## What the task asks
Find every line below that contains the word "script" and copy it out.

------ Extracted material ------

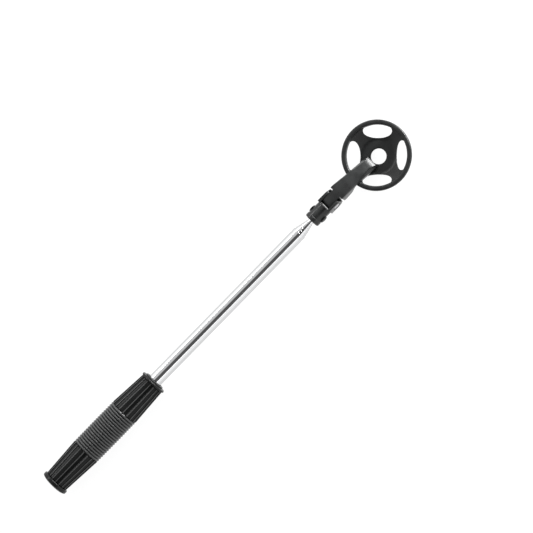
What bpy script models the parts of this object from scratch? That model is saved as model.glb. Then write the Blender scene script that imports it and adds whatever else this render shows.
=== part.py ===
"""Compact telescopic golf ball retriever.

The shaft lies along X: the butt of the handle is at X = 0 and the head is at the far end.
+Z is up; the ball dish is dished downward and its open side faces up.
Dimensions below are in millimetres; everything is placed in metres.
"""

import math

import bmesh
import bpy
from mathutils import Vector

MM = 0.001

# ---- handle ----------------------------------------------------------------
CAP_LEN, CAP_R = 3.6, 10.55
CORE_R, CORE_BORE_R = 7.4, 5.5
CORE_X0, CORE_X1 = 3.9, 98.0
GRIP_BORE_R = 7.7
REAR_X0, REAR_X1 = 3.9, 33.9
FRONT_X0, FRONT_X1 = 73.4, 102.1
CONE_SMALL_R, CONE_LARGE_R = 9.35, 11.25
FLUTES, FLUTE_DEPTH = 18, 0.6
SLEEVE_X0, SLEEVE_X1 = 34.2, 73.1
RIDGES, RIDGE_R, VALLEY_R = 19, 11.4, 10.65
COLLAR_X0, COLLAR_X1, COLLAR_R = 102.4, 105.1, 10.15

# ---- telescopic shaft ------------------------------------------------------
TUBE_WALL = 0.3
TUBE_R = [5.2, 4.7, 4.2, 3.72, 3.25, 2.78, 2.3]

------
------ Extracted material ------

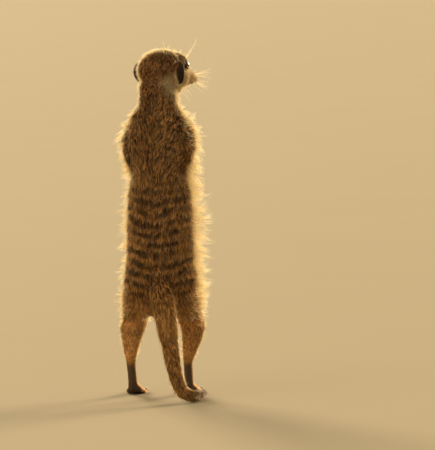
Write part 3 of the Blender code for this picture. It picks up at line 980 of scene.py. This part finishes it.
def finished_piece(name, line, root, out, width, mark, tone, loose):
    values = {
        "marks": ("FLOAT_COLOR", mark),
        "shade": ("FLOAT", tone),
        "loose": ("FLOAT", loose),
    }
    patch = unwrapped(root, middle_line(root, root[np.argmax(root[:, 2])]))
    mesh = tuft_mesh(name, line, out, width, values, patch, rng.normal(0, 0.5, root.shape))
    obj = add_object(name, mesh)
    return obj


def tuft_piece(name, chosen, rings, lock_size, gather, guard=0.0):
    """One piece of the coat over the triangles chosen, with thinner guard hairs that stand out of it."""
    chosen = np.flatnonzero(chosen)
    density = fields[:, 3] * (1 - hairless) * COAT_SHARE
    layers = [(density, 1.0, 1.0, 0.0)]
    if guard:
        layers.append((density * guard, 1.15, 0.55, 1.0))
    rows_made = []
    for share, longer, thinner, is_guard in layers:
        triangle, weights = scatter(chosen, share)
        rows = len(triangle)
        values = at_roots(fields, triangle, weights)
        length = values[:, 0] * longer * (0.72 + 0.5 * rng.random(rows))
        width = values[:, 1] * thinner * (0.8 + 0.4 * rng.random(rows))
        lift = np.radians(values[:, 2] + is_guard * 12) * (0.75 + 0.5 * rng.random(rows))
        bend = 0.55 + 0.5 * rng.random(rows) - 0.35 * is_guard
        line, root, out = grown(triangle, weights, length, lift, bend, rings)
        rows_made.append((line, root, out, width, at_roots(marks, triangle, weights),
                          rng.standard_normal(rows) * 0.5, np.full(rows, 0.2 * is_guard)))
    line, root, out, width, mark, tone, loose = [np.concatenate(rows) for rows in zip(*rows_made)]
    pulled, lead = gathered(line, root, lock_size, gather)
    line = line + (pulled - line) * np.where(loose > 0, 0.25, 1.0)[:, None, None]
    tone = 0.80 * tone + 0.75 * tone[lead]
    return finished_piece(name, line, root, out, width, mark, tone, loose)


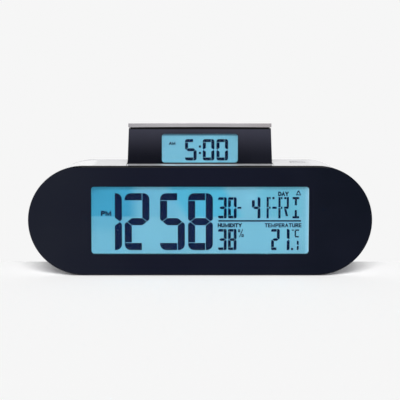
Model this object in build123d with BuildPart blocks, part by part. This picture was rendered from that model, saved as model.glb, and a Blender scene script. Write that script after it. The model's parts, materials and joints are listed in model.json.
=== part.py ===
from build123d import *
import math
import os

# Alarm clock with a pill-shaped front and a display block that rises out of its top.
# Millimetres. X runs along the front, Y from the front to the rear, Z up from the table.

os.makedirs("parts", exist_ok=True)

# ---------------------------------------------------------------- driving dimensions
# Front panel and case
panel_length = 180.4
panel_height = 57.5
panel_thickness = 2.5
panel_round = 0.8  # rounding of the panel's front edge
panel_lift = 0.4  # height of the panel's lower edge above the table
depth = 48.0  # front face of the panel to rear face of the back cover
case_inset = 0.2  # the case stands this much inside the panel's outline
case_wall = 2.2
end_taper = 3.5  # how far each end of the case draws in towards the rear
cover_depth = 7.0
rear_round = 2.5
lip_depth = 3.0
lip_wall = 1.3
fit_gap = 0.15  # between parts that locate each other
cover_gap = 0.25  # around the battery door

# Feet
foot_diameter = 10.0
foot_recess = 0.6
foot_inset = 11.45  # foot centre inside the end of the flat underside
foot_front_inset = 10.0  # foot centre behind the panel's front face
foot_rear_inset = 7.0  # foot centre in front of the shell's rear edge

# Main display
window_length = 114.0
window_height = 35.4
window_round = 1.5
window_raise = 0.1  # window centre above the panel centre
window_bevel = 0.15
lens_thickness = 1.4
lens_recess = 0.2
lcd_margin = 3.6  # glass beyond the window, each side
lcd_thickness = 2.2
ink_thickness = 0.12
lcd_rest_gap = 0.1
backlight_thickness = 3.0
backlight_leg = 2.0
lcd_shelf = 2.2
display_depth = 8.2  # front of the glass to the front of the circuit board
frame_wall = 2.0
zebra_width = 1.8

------
------ Extracted material ------

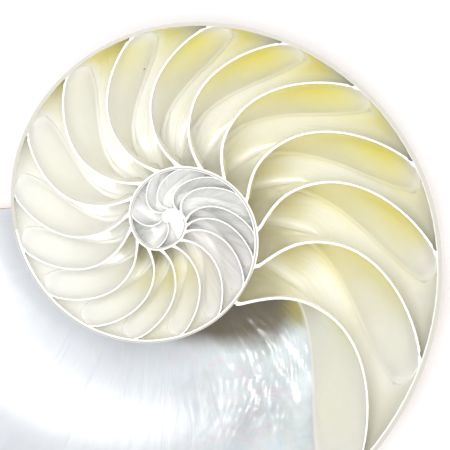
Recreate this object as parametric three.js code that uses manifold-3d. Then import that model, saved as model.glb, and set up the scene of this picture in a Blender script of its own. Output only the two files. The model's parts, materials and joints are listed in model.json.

------

## Full output
What bpy script models the parts of this object from scratch? That model is saved as model.glb. Then write the Blender scene script that imports it and adds whatever else this render shows.
Model this object in build123d with BuildPart blocks, part by part. This picture was rendered from that model, saved as model.glb, and a Blender scene script. Write that script after it. The model's parts, materials and joints are listed in model.json.
Recreate this object as parametric three.js code that uses manifold-3d. Then import that model, saved as model.glb, and set up the scene of this picture in a Blender script of its own. Output only the two files. The model's parts, materials and joints are listed in model.json.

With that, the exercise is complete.